My first stop was at the salami (salumi to Italians) case for some of their Creminelli wild boar sausage. I may have come late to this party, but as recent as five years ago I didn’t realize that there was a budding cottage industry in artisan salami making. Most famous of these salumists are Armandino Batali of Salumi in Seattle (he is the father of the Food Network’s Iron Chef Mario Batali) and Chris Cosentino (another Food Network star) of Boccaloni in San Francisco’s Ferry Building. But to these need to be added the Caputo’s salumist—Cristiano Creminelli.

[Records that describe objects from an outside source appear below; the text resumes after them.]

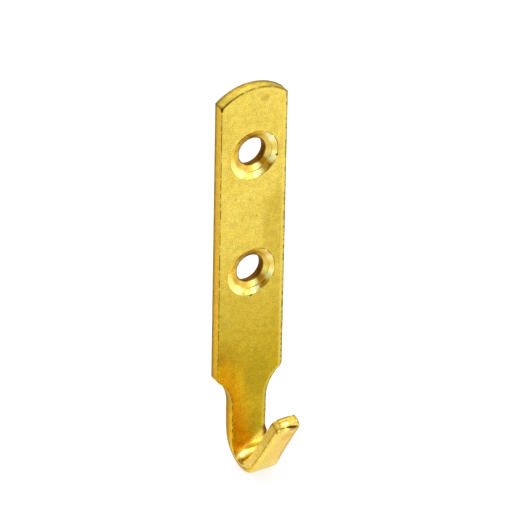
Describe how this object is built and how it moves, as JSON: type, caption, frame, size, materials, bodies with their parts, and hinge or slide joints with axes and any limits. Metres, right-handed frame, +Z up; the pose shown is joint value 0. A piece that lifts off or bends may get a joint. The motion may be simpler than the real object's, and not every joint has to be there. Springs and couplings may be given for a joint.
{
  "type": "picture hook",
  "caption": "Flat brass wall hook, stamped and bent from one strip, with an arched top, countersunk screw holes and an upturned tongue.",
  "frame": {"origin": "on the back face, midway between the two screw holes", "axes": "+Z up along the plate, -Y out of the wall towards the hook's tongue, +X to the right seen from the front"},
  "size_m": [0.0126, 0.0161, 0.0752],
  "materials": {
    "brass": "bright solid brass with a fine grain, not lacquered"
  },
  "bodies": {
    "root": {"picture_hook": "brass"}
  },
  "joints": []
}
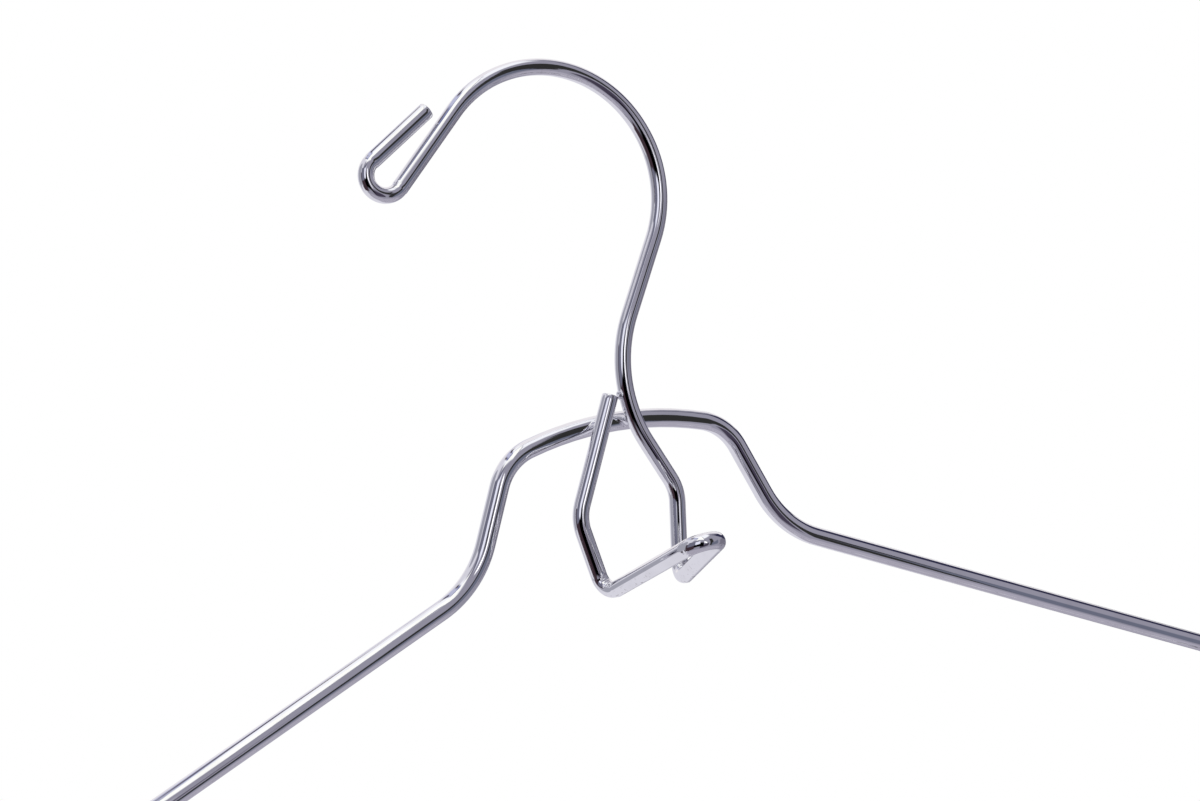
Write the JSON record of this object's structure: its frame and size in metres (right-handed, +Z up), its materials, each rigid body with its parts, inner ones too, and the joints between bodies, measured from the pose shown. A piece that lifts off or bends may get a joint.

“…Cristiano comes from a long line of Italian salami artisans, dating back to the 1600's. He moved to America with a vision to provide Americans with an authentic Italian experience. After searching all over the New York area for the perfect pig farm from which to produce his varieties, he realized that it might be harder than he thought to find a farm raising pigs the traditional Italian way. Finally, he found just what he was looking for in the most unlikely place, Utah. And that is where we, as Utahans, get lucky. The only salami crafter making salami in vintage Italian fashion is in our neighborhood. Once he found his farm, the obstacles didn't stop there, he still had to battle with the FDA in order to produce the salami in the way he knew to be the best way. He finally gained the acceptance of the FDA and is now the only provider of true Italian Salami to America” (

“… Creminelli stays true to the standards of his family’s legendary Salumificio Vigliano in the Piedmont town of Biella. This is maintained at every level of production even down to the herbs, truffles, and other ingredients that come from authentic, ideally sustainable, agriculturally responsible sources. Vegetable extracts, not artificial nitrates, are used to cultivate the flavors and highly appealing appearance of his cured products. His handcrafted artisan salamis incorporate natural beef casings and his most recent additions of Milano and Calabrese salamis are cured in collagen casings from organic material that has been reformed for size and shape consistency” (

Last year, I bought a stick of the Creminelli Wild Boar Salami. This year it was two sticks. Wild Boar salami is a mixture of wild boar and pork, seasoned with cloves and juniper berries. Creminelli’s Wild Boar Salami is a national food award finalist.

Next was the Creminelli Mortadella. I know that mortadella is considered Italian bologna. What an insult. Creminelli’s is made by blending lean and fat pork and spices until it is emulsified…. The Creminelli version, following artisan tradition, is hand-tied in a natural casing and not fully emulsified, making it lighter and softer. This also gives it a characteristic mottled or spotty look.

While perusing the list of meats, I saw a Creminelli item called mocetta (pronounced “mo chetta”) which is “a small version of Bresaola and one of very few beef products in the Italian deli. Mocetta and Bresaola originated in small regions in the mountainous far north of Italy but are now used widely…. Mocetta comes from the Valle d’Aosta Region of Italy bordering France. The beef eye of round is dry-rubbed, massaged, marinated and air-dried.” (The Creminelli product descriptions come from the Caputo website.) Into my basket it went.

And, of course, I can’t be in an Italian market without buying some twenty-four-month-aged prosciutto di Parma.

And, I couldn’t resist a walk past the cheese display where I picked up two pieces of BeeHive’s Promontory cheese, which BeeHive describes as an
“…Irish style cheese (that) is…buttery, full-bodied and lively with snappy, citrus-like and fruity notes.” The promontory cheese was awarded First Place in the Aged Cheddar category at the Idaho Milk Producers Association Annual Competition in 2008 and 2009; in 2010 a Bronze Medal in the World Cheese Awards.

What a way to eat. Go out for lunch and at night nibble on Italian cured and dried meats and local cheeses.

I ask again, is this a great food city or what?